Lying some two or three miles by sandy roads from Woking or from Byfleet stations, Newark is perhaps oftener visited by way of Ripley, a mile to the south, a pleasant village about a spacious green, where the "Talbot" and the "Anchor" have taken a new lease through the favour of cyclists. With this fraternity the Ripley road came to be a so frequent spin, that the Vicar, willing to run with the times, opened a free stable for cycles at his parsonage, and set apart special seats for their riders, who have repaid such hospitality by contributing a memorial window. Another hostelry, frequented by golfers, is the "Hautboy" of Ockham, birthplace of the scholastic theologian of that ilk. This oakland village is separated from Ripley by Ockham Park, a demesne of Earl Lovelace, Byron's grandson, who has another seat not far off at East Horsley, where its Clock Tower may be seen standing up in the woods along the south side of the Downs, that since we left Guildford have been drawing away from the course of the river.

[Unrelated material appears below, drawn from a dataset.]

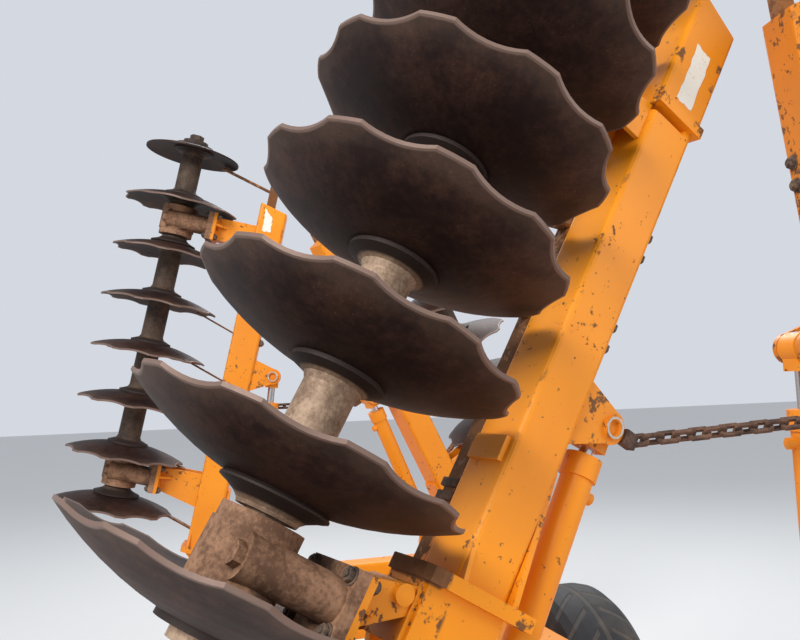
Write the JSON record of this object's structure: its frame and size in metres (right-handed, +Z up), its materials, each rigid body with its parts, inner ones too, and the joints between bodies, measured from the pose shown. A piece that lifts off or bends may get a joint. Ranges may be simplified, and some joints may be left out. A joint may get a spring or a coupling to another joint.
{
  "type": "disc harrow",
  "caption": "Folding trailed tandem disc harrow with dished discs on four gangs, folded upright over a wheeled chassis with a drawbar and a screw jack.",
  "frame": {"origin": "on the ground, under the middle of the machine's outline", "axes": "+X forward to the hitch, +Y to the machine's left, +Z up"},
  "size_m": [4.6941, 2.5981, 2.8647],
  "materials": {
    "paint": "satin, worn",
    "worn_paint": "satin, worn and dusty",
    "hub_rust": "matt, rusted",
    "disc_rust": "matt, rusted, with bright worn rims",
    "rod": "polished",
    "tyre": "matt",
    "rim": "matt, worn",
    "steel": "dull"
  },
  "bodies": {
    "chassis": {"rail_right": "paint", "rail_left": "paint", "front_cross": "paint", "rear_cross": "paint", "middle_cross": "paint", "drawbar_right": "paint", "drawbar_left": "paint", "drawbar_nose": "paint", "hitch_eye": "hub_rust", "jack_tube": "paint"},
    "jack": {"jack_leg": "steel"},
    "wheel_lift": {"wheel_shaft": "paint", "wheel_arm_right": "paint", "wheel_arm_left": "paint"},
    "lift_ram_barrel": {"lift_barrel": "paint"},
    "lift_ram_rod": {"lift_rod": "rod"},
    "wheel_right": {"rim_right": "rim", "tyre_right": "tyre"},
    "wheel_left": {"rim_left": "rim", "tyre_left": "tyre"},
    "front_right_wing": {"front_right_beam": "paint", "front_right_arms": "paint", "front_right_bearings": "hub_rust", "front_right_scrapers": "worn_paint", "front_chain": "hub_rust"},
    "front_right_gang": {"front_right_discs": "disc_rust", "front_right_spools": "hub_rust"},
    "front_right_ram_barrel": {"front_right_barrel": "paint"},
    "front_right_ram_rod": {"front_right_rod": "rod"},
    "front_left_wing": {"front_left_beam": "paint", "front_left_arms": "paint", "front_left_bearings": "hub_rust", "front_left_scrapers": "worn_paint"},
    "front_left_gang": {"front_left_discs": "disc_rust", "front_left_spools": "hub_rust"},
    "front_left_ram_barrel": {"front_left_barrel": "paint"},
    "front_left_ram_rod": {"front_left_rod": "rod"},
    "rear_right_wing": {"rear_right_beam": "paint", "rear_right_arms": "paint", "rear_right_bearings": "hub_rust", "rear_right_scrapers": "worn_paint"},
    "rear_right_gang": {"rear_right_discs": "disc_rust", "rear_right_spools": "hub_rust"},
    "rear_right_ram_barrel": {"rear_right_barrel": "paint"},
    "rear_right_ram_rod": {"rear_right_rod": "rod"},
    "rear_left_wing": {"rear_left_beam": "paint", "rear_left_arms": "paint", "rear_left_bearings": "hub_rust", "rear_left_scrapers": "worn_paint", "rear_chain": "hub_rust"},
    "rear_left_gang": {"rear_left_discs": "disc_rust", "rear_left_spools": "hub_rust"},
    "rear_left_ram_barrel": {"rear_left_barrel": "paint"},
    "rear_left_ram_rod": {"rear_left_rod": "rod"}
  },
  "joints": [
    {"name": "front_right_fold", "type": "hinge", "parent": "chassis", "child": "front_right_wing", "pos_m": [0.505, -0.6408, 0.81], "axis": [0.9781, 0.2079, 0], "range_deg": [0, 121]},
    {"name": "front_right_gang_spin", "type": "hinge", "parent": "front_right_wing", "child": "front_right_gang", "pos_m": [0.56342, -0.91563, 1.27048], "axis": [-0.1071, 0.5038, 0.8572], "continuous": true},
    {"name": "front_right_ram_pivot", "type": "hinge", "parent": "chassis", "child": "front_right_ram_barrel", "pos_m": [0.4655, -0.45495, 0.885], "axis": [0.9781, 0.2079, 0], "range_deg": [0, 118.06]},
    {"name": "front_right_ram_slide", "type": "slide", "parent": "front_right_ram_barrel", "child": "front_right_ram_rod", "axis": [-0.0987, 0.4644, 0.8801], "range_m": [0, 0.3525]},
    {"name": "front_left_fold", "type": "hinge", "parent": "chassis", "child": "front_left_wing", "pos_m": [0.505, 0.5792, 0.81], "axis": [-0.9781, 0.2079, 0], "range_deg": [0, 98]},
    {"name": "front_left_gang_spin", "type": "hinge", "parent": "front_left_wing", "child": "front_left_gang", "pos_m": [0.59618, 1.00817, 1.12409], "axis": [-0.0289, -0.1361, 0.9903], "continuous": true},
    {"name": "front_left_ram_pivot", "type": "hinge", "parent": "chassis", "child": "front_left_ram_barrel", "pos_m": [0.4655, 0.39335, 0.885], "axis": [-0.9781, 0.2079, 0], "range_deg": [0, 91.45]},
    {"name": "front_left_ram_slide", "type": "slide", "parent": "front_left_ram_barrel", "child": "front_left_ram_rod", "axis": [-0.0063, -0.0297, 0.9995], "range_m": [0, 0.287]},
    {"name": "rear_right_fold", "type": "hinge", "parent": "chassis", "child": "rear_right_wing", "pos_m": [-2.005, -0.6408, 0.81], "axis": [0.9781, -0.2079, 0], "range_deg": [0, 103]},
    {"name": "rear_right_gang_spin", "type": "hinge", "parent": "rear_right_wing", "child": "rear_right_gang", "pos_m": [-2.09014, -1.04136, 1.16112], "axis": [0.0468, 0.22, 0.9744], "continuous": true},
    {"name": "rear_right_ram_pivot", "type": "hinge", "parent": "chassis", "child": "rear_right_ram_barrel", "pos_m": [-1.9655, -0.45495, 0.885], "axis": [0.9781, -0.2079, 0], "range_deg": [0, 97.01]},
    {"name": "rear_right_ram_slide", "type": "slide", "parent": "rear_right_ram_barrel", "child": "rear_right_ram_rod", "axis": [0.0264, 0.1243, 0.9919], "range_m": [0, 0.303]},
    {"name": "rear_left_fold", "type": "hinge", "parent": "chassis", "child": "rear_left_wing", "pos_m": [-2.005, 0.5792, 0.81], "axis": [-0.9781, -0.2079, 0], "range_deg": [0, 118]},
    {"name": "rear_left_gang_spin", "type": "hinge", "parent": "rear_left_wing", "child": "rear_left_gang", "pos_m": [-2.06835, 0.87722, 1.25514], "axis": [0.0976, -0.4592, 0.8829], "continuous": true},
    {"name": "rear_left_ram_pivot", "type": "hinge", "parent": "chassis", "child": "rear_left_ram_barrel", "pos_m": [-1.9655, 0.39335, 0.885], "axis": [-0.9781, -0.2079, 0], "range_deg": [0, 114.44]},
    {"name": "rear_left_ram_slide", "type": "slide", "parent": "rear_left_ram_barrel", "child": "rear_left_ram_rod", "axis": [0.087, -0.4092, 0.9083], "range_m": [0, 0.3453]},
    {"name": "wheel_lift", "type": "hinge", "parent": "chassis", "child": "wheel_lift", "pos_m": [-0.5, -0.0308, 0.6], "axis": [0, 1, 0], "range_deg": [0, 28]},
    {"name": "lift_ram_pivot", "type": "hinge", "parent": "chassis", "child": "lift_ram_barrel", "pos_m": [0.285, -0.0308, 0.8325], "axis": [0, 1, 0], "range_deg": [-0.72, 0.3]},
    {"name": "lift_ram_slide", "type": "slide", "parent": "lift_ram_barrel", "child": "lift_ram_rod", "axis": [-0.9996, 0, 0.0284], "range_m": [-0.1267, 0]},
    {"name": "wheel_spin_right", "type": "hinge", "parent": "wheel_lift", "child": "wheel_right", "pos_m": [-0.95, -0.6208, 0.422], "axis": [0, 1, 0], "continuous": true},
    {"name": "wheel_spin_left", "type": "hinge", "parent": "wheel_lift", "child": "wheel_left", "pos_m": [-0.95, 0.5592, 0.422], "axis": [0, 1, 0], "continuous": true},
    {"name": "jack_slide", "type": "slide", "parent": "chassis", "child": "jack", "axis": [0, 0, 1], "range_m": [0, 0.16]}
  ],
  "couplings": [
    {"joint": "front_right_ram_pivot", "follows": "front_right_fold", "ratio": 0.97153},
    {"joint": "front_right_ram_slide", "follows": "front_right_fold", "m_per_rad": 0.16642},
    {"joint": "front_left_ram_pivot", "follows": "front_left_fold", "ratio": 0.92805},
    {"joint": "front_left_ram_slide", "follows": "front_left_fold", "m_per_rad": 0.16722},
    {"joint": "rear_right_ram_pivot", "follows": "rear_right_fold", "ratio": 0.93702},
    {"joint": "rear_right_ram_slide", "follows": "rear_right_fold", "m_per_rad": 0.16801},
    {"joint": "rear_left_ram_pivot", "follows": "rear_left_fold", "ratio": 0.9656},
    {"joint": "rear_left_ram_slide", "follows": "rear_left_fold", "m_per_rad": 0.16718},
    {"joint": "lift_ram_pivot", "follows": "wheel_lift", "ratio": -0.015136},
    {"joint": "lift_ram_slide", "follows": "wheel_lift", "m_per_rad": -0.25716}
  ]
}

Following the Wey from Newark Priory, again we find its industrious and its idle channels at cross purposes with each other, the latter making one particularly extravagant bend eastward, so as to infect with its own devious character the roads that must tack towards bridges. At the Anchor Lock, and its quaint old inn, one might turn off to the right, across a feeble branch, for the little church of Wisley, and by it push on to Wisley Common, with its fir-girdled lakelet on the Ripley road, and its "Hut" hostelry, a combination of a snug hotel and of a "Trust" model public-house. Beside this road, on the west edge of the common, a board shows the way among pine woods to a new feature of the Wey valley, the Horticultural Society's Gardens, transplanted from Turnham Green, already a sight worth seeing, but not open without an order from a Fellow. The nearest stations are Effingham and Horsley, each about three miles off to the south-east; and over the common the high-road leads on in a couple of miles to Street Cobham, near which the Mole comes within a mile or so of the Wey.

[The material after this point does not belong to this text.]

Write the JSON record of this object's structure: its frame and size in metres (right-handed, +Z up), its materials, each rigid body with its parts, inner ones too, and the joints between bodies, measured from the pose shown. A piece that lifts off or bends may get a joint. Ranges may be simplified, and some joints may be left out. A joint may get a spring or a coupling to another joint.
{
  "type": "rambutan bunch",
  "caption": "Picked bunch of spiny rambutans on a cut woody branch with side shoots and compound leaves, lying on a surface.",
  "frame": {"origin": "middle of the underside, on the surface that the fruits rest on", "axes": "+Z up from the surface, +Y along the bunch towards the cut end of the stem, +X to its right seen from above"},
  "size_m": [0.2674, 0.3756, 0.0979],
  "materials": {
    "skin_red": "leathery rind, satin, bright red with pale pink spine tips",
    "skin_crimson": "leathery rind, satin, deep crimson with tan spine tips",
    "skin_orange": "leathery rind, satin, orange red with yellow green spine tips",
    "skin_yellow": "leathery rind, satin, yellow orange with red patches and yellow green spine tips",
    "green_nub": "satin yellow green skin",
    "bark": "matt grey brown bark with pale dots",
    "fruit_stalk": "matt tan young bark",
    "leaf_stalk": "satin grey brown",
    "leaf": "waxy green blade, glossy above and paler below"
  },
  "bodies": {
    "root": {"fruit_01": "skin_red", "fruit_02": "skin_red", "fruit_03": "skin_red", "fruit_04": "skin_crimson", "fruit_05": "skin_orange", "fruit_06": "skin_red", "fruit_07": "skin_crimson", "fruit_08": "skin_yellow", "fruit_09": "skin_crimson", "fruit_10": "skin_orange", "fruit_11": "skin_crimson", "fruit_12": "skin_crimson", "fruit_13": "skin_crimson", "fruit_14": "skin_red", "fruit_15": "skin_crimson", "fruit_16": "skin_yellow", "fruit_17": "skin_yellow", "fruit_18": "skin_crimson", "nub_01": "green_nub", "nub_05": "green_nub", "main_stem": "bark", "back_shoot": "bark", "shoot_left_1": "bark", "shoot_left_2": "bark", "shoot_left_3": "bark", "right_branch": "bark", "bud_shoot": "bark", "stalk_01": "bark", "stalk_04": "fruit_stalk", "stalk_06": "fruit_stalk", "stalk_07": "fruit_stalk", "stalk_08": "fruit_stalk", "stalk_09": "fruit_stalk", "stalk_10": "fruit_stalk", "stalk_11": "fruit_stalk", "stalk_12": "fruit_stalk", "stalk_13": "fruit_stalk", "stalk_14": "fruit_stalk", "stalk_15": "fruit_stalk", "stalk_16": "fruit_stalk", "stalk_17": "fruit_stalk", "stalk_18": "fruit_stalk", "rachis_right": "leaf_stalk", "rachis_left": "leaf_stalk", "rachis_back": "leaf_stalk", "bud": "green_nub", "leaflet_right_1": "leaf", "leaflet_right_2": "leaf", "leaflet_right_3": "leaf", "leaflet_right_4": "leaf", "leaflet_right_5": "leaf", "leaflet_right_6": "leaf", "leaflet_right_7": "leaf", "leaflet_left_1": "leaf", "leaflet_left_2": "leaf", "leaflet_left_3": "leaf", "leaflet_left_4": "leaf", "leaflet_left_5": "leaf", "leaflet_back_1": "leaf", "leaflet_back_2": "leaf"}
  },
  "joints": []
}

Striking off from the Wey Navigation on the other side, for instance by a footpath from a bridge half a mile beyond the Anchor Lock, one could soon reach Byfleet station on the main line, beyond which are the golf links of New Zealand and the woods of Anningsley. Now the straggling river waters the scattered hamlets of Byfleet, in which parish Henry VIII. is said to have been nursed at Byfleet Park. The main village, half an hour's walk from the station, lies below the wooded ridge of St. George's Hill, that now stands up to the right as a last stronghold of the heaths and pines of Surrey on the edge of the Thames valley.
Here the Wey Navigation seems to swerve needlessly to the left, meeting the branch with which it makes a junction beside the railway line. This branch is the Basingstoke Canal, of late years fallen into disuse, and in parts almost dried up, or choked with weeds; but there have been rumours of its being restored to activity. The tow-path of the united canal gives hence a plain walk to Weybridge, safe from the "Gadarene grunt" of the motor-car. The old channel takes an extremely crooked course nearer the flank of St. George's Hill, which at its southern end one might mount to pass through the private grounds as the pleasantest path to Weybridge station, a mile beyond which the Wey makes its last twist into the Thames. Thus ends a river that has led us through the heart of Surrey, itself a goodly stream, and often decked out in such rich green attire as would beautify the most frumpish canal.